Foto do Hermógenes

Espaço de reflexão Hermógenes de Castro e Mello

Que idade temos ?

Por Erica Teixeira, de Salvador

Dia das Crianças é uma data que sempre me causa muito incômodo. Ainda que velha para qualquer tipo de comemoração, gosto de revirar fotos antigas de tempos em tempos. Sabe aquela sensação de que, a cada dia que passa, estamos supostamente mais distante de que originariamente éramos ?

Péssima no trato, mas curiosa no assunto, vejo nos pequenos uma mistura de encarnação do Satanás com nuances angelicais no semblante ... melhor dizendo, criança é um bicho teimoso, ousado, carecedor de cuidado e estudo. E divago ...

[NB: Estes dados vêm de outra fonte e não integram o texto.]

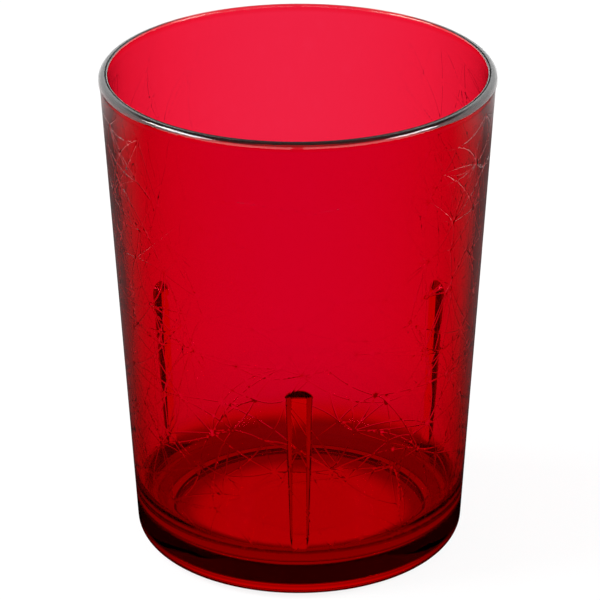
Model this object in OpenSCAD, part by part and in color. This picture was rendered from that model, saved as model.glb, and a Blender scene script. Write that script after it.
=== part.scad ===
// Stackable drinking tumbler, injection moulded in one piece from clear
// coloured plastic. It has straight drafted walls, a rounded lip, a floor
// that blends into the wall, a ring foot around a recessed underside, and
// stacking ribs inside. The axis is Z, and the table is at Z = 0.

/* [Body] */
// Diameter over the lip
rim_d = 82.5; // [70:0.5:100]
// Height from the table to the lip
height = 105.2; // [85:0.2:160]
// Draft of the wall on each side, in degrees
draft = 3.3; // [1:0.01:4]
// Thickness of the wall
wall = 1.8; // [1.6:0.05:3]
// Rounding on the outside of the lip
lip_outer_r = 1.15; // [0.6:0.05:1.2]
// Rounding on the inside of the lip
lip_inner_r = 0.35; // [0.1:0.05:0.4]
// How far the lip stands out from the line of the outside wall
lip_proud = 0.25; // [0.1:0.05:0.5]
// Hollow rounding between the outside wall and the lip
lip_neck_r = 1.0; // [0.5:0.1:3]

/* [Base] */
// Height of the inside floor above the table
floor_z = 4.7; // [3.5:0.1:8]
// Thickness of the floor
floor_t = 3.0; // [1.5:0.1:3.2]
// Blend between the inside wall and the floor
floor_blend_r = 11; // [3:0.5:12]
// Rounding between the outside wall and the foot
heel_r = 3.4; // [1.5:0.1:3.5]
// Radius of the recess inside the foot, where it meets the underside
recess_r = 28.9; // [24:0.1:31]
// Draft of the side of the recess, in degrees
recess_draft = 8; // [1:1:20]
// Inner radius of the shallow groove around the gate mark, on the underside
gate_groove_in_r = 10.6; // [6:0.1:12]
// Outer radius of the groove
gate_groove_out_r = 14.7; // [13:0.1:20]
// Depth of the groove
gate_groove_depth = 0.5; // [0.2:0.05:1]
// How far the gate mark lies off the axis, towards +X
gate_offset = 1.2; // [0:0.1:4]

/* [Stacking ribs] */
// Number of ribs
rib_count = 3; // [2:1:6]
// Height of the ledge on top of each rib, where the next tumbler's foot stops
rib_top_z = 47.5; // [30:0.1:60]
// How far a rib's crest stands off the wall at its ledge
rib_proud = 1.55; // [1:0.05:2.2]
// Width of the flat crest
rib_crest_w = 2.9; // [1.5:0.05:4]
// Lean of the crest, outwards towards the top, in degrees
rib_lean = 1.8; // [0.5:0.1:3]
// Slope of a rib's sides from the radial direction, in degrees
rib_side_slope = 42; // [20:1:45]
// How much the rib's end face climbs from its crest to the wall
rib_end_rise = 1.9; // [1:0.1:4]
// Rounding of the rib's upper corners
rib_end_r = 3.45; // [2.8:0.05:6]

/* [Hidden] */
$fn = 180;
eps = 0.01;
rim_r = rim_d / 2;

// Radius of the outside wall at a height, and of the inside wall. The
// lip's outer rounding, which is the widest point, stands out from it.
function outside_r(z) =
    rim_r - lip_outer_r + (lip_outer_r - lip_proud) / cos(draft)
    - (height - lip_outer_r - z) * tan(draft);
function inside_r(z) = outside_r(z) - wall / cos(draft);

// Points of an arc from one angle to another around a centre
function arc(centre, r, from, to, n = 12) =
    [for (i = [0:n]) centre + r * [cos(from + (to - from) * i / n), sin(from + (to - from) * i / n)]];

underside_z = floor_z - floor_t;
blend_c = [inside_r(floor_z + floor_blend_r) - floor_blend_r / cos(draft),
           floor_z + floor_blend_r];
heel_c = [outside_r(heel_r) - heel_r / cos(draft), heel_r];
lip_outer_c = [rim_r - lip_outer_r, height - lip_outer_r];
lip_inner_c = [inside_r(height) + lip_inner_r, height - lip_inner_r];

// The hollow rounding touches the wall's line and the lip's outer rounding
neck_off = lip_outer_r - lip_proud + lip_neck_r;
neck_turn = acos(neck_off / (lip_outer_r + lip_neck_r));
neck_c = lip_outer_c + (lip_outer_r + lip_neck_r) * [cos(neck_turn + draft), -sin(neck_turn + draft)];

// The wall leans out more than the crest does, so the rib stands proud by
// more towards its ledge
crest_r = inside_r(rib_top_z) - rib_proud;
rib_root_r = inside_r(rib_top_z + rib_end_rise) + wall / 2;
rib_flare = tan(rib_side_slope);
rib_root_w = rib_crest_w + 2 * (rib_root_r - crest_r) * rib_flare;

// The solid that the outside surface encloses, before it is hollowed
module outside_form() {
    rotate_extrude()
    polygon(concat(
        [[0, 0]],
        arc(heel_c, heel_r, -90, -draft),
        arc(neck_c, lip_neck_r, 180 - draft, 180 - draft - neck_turn, 5),
        arc(lip_outer_c, lip_outer_r, -draft - neck_turn, 90),
        [[0, height]]));
}

// The space inside the wall and above the floor, with nothing in it
module inside_form() {
    rotate_extrude()
    polygon(concat(
        [[0, floor_z]],
        arc(blend_c, floor_blend_r, -90, -draft, 20),
        arc(lip_inner_c, lip_inner_r, 180, 90),
        [[inside_r(height) + lip_inner_r, height + eps], [0, height + eps]]));
}

// One rib, as a wedge-sided bar that leans with the crest and is cut to
// shape from the side and from the front
module rib() {
    end_z = rib_top_z + rib_end_rise;
    intersection() {
        translate([0, -crest_r, rib_top_z])
        rotate([rib_lean, 0, 0])
        translate([0, 0, -height])
        linear_extrude(2 * height)
        polygon([[-rib_crest_w / 2, 0], [rib_crest_w / 2, 0],
                 [rib_root_w / 2, crest_r - rib_root_r], [-rib_root_w / 2, crest_r - rib_root_r]]);

        rotate([90, 0, 90])
        translate([0, 0, -rib_root_w])
        linear_extrude(2 * rib_root_w)
        polygon([[0, 0], [-crest_r, rib_top_z], [-crest_r - rib_proud, end_z],
                 [-rib_root_r - 1, end_z], [-rib_root_r - 1, 0]]);

        rotate([90, 0, 0])
        linear_extrude(rim_r) {
            translate([0, end_z - rib_end_r])
            circle(rib_end_r);
            translate([-rib_end_r, 0])
            square([2 * rib_end_r, end_z - rib_end_r]);
        }
    }
}

// The recess inside the foot, and the hollow groove around the gate mark
module underside_recess() {
    foot_r = recess_r + underside_z * tan(recess_draft);
    half_w = (gate_groove_out_r - gate_groove_in_r) / 2;
    groove_r = (half_w * half_w + gate_groove_depth * gate_groove_depth) / (2 * gate_groove_depth);
    translate([0, 0, -eps])
    cylinder(h = underside_z + eps, r1 = foot_r, r2 = recess_r);
    translate([gate_offset, 0, underside_z + gate_groove_depth - groove_r])
    rotate_extrude()
    translate([gate_groove_in_r + half_w, 0])
    circle(groove_r);
}

module tumbler() {
    color([0.77, 0.0, 0.13, 0.7])
    difference() {
        outside_form();
        difference() {
            inside_form();
            for (i = [0:rib_count - 1])
                rotate(i * 360 / rib_count)
                rib();
        }
        underside_recess();
    }
}

tumbler();
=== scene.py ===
import math
import random

import bpy
import numpy as np
from mathutils import Matrix, Vector, kdtree
from mathutils.geometry import delaunay_2d_cdt


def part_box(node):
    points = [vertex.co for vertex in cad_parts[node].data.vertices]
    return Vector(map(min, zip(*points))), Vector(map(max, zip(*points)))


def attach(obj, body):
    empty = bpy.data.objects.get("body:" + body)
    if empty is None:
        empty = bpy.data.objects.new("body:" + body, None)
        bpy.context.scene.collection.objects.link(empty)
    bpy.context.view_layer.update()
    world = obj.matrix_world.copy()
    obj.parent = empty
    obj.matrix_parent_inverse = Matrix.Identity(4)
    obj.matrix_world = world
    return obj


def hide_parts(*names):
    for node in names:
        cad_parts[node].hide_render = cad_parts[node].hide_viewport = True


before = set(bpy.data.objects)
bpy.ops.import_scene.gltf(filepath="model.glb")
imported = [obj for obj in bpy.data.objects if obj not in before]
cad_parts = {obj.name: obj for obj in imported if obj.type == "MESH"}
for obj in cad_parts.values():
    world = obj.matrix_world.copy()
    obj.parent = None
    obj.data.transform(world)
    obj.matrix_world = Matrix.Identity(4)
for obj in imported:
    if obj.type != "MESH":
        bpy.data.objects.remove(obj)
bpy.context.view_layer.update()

# The camera.
# A long lens looks down at the tumbler from the height of a seated photographer.
# The distance and the tilt come from fitting the outline of the real one.
MM = 0.001
camera_y = -664.0 * MM
camera_z = 357.9 * MM
look_z = 52.9 * MM
lens = 206.05
roll = math.radians(-0.2)
sideways_shift = 0.0023

camera_data = bpy.data.cameras.new("camera")
camera_data.sensor_width = 36
camera_data.lens = lens
camera_data.shift_x = sideways_shift
camera = bpy.data.objects.new("camera", camera_data)
bpy.context.scene.collection.objects.link(camera)
stand = Vector((0, camera_y, camera_z))
aim = (Vector((0, 0, look_z)) - stand).to_track_quat("-Z", "Y").to_matrix().to_4x4()
camera.matrix_world = Matrix.Translation(stand) @ aim @ Matrix.Rotation(roll, 4, "Z")
bpy.context.scene.camera = camera

# The moulding.
# The whole tumbler is one piece of clear red plastic, injected at the centre of its base.
# Its wall, lip, floor, foot and three stacking ribs are one skin around solid plastic.
box_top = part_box("tumbler")[1]
rim_r = box_top.x
height = box_top.z
draft = math.radians(3.3)
wall = 1.8 * MM
lip_outer_r = 1.15 * MM
lip_inner_r = 0.35 * MM
lip_proud = 0.25 * MM
lip_neck_r = 1.0 * MM
floor_z = 4.7 * MM
floor_t = 3.0 * MM
blend_r = 11 * MM
heel_r = 3.4 * MM
recess_r = 28.9 * MM
recess_draft = math.radians(8)
recess_corner_r = 0.4 * MM
foot_corner_r = 0.35 * MM
groove_in_r = 10.6 * MM
groove_out_r = 14.7 * MM
groove_depth = 0.12 * MM
gate_offset = 1.2 * MM
rib_count = 3
rib_top_z = 47.5 * MM
rib_proud = 1.55 * MM
rib_lean = math.tan(math.radians(1.8))
rib_crest_w = 2.9 * MM
rib_flare = math.tan(math.radians(42))
rib_end_rise = 1.9 * MM
rib_end_r = 3.45 * MM
rib_edge_r = 0.2 * MM
underside_z = floor_z - floor_t
ledge_margin_high = 0.4 * MM
ledge_margin_low = 1.4 * MM


def outside_r(z):
    """Radius of the drafted outside wall at a height."""
    lip_c_z = height - lip_outer_r
    lean_in = (lip_c_z - z) * math.tan(draft)
    return rim_r - lip_outer_r + (lip_outer_r - lip_proud) / math.cos(draft) - lean_in


def inside_r(z):
    """Radius of the inside wall at a height."""
    return outside_r(z) - wall / math.cos(draft)


def arc(centre, radius, start, end, steps):
    """Points of an arc between two angles in degrees, both ends included."""
    turns = [math.radians(start + (end - start) * i / steps) for i in range(steps + 1)]
    return [(centre[0] + radius * math.cos(t), centre[1] + radius * math.sin(t)) for t in turns]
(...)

Voltando ao ocorrido, muito duvido que todos não tenham um espaço da casa abarrotado de álbuns hiper-mega cafonas e fotografias constrangedoras de todos aqueles momentos ridiculamente habituais registrados por nossas excelentíssimas, como se fossem eventos equiparáveis à Queda Da Bastilha.

Curiando flash a flash, me vieram aqueles pequenos curta-metragens de conduta quando inimputável. O que pensava, como agia, do que gostava, se obedecia ou se teimava em contrariar ...

No frigir dos ovos, não me adequava muito a certos critérios de “normabilidade” (na verdade, criança nenhuma se adequa ... e essa é a melhor parte).

Tive infância invejável. Era uma criança gulosa. Sem noção nos gestos e sem pudor nas perguntas. Curiosa nas pequenas coisas e sorridente mesmo quando ainda me faltavam muitos dentes. Quase morri umas 3 vezes (e não por falta de saúde ou cuidado familiar - mas por falta de bom senso mesmo).

Comia coisas não-comíveis (ração de cachorro, enfeites de natal, batom, cremes faciais, sabão em pó e areia), achei que poderia voar do segundo andar, sem contar com as vezes em que fui deixada pra trás quando desbravava a roça num pangaré revoltado ...

Sempre tive a sensação de que crianças representam um estado absoluto de ser, de fazer, de querer, de desejar, de estar e de criar. Respeito muito suas opiniões: dificilmente mentem, dissimulam ou disfarçam. Esses pequenos-e-péssimos-pudores só adquirimos com o passar dos anos. Inclusive, muito me incomoda quando falam ser a maturidade uma das melhores qualidades que podemos adquirir com o tempo: nem sempre ela nos permite ser quem realmente queremos. Mais que isso, muito do que sonhamos se dissipa, amontoando em peso aqueles adultos frustrados.

De outro lado, é gratificante perceber que poucos (e bons) indivíduos nunca deixam de ser crianças. E ser criança é estado de espírito, que muito difere da idade do corpo. É, antes de mais nada, acreditar, não importa no quê ..

Poderíamos ser sempre assim ..

A cara de anjo às vêzes pode dissimular certa "bandidagem"... principalmente quando dão sinais de silêncio, os "não-sinais", preocupantes.

Comentários (clique para comentar)

Leonardo - 14/10/2015 (13:10)

por que não escreve mais no blog?

Clara - 14/10/2015 (11:10)

Texto delicioso de ler, com um inicio meio e fim bem discernido. Parabens Kita, vc sem duvida alguma promete como uma grande escritora, seguindo os passos do vovô Euclides. Bjocas.

Denise - 14/10/2015 (00:10)

Cada dia mais afiada no encadear das palavras e pensamento. Delícia de leitura!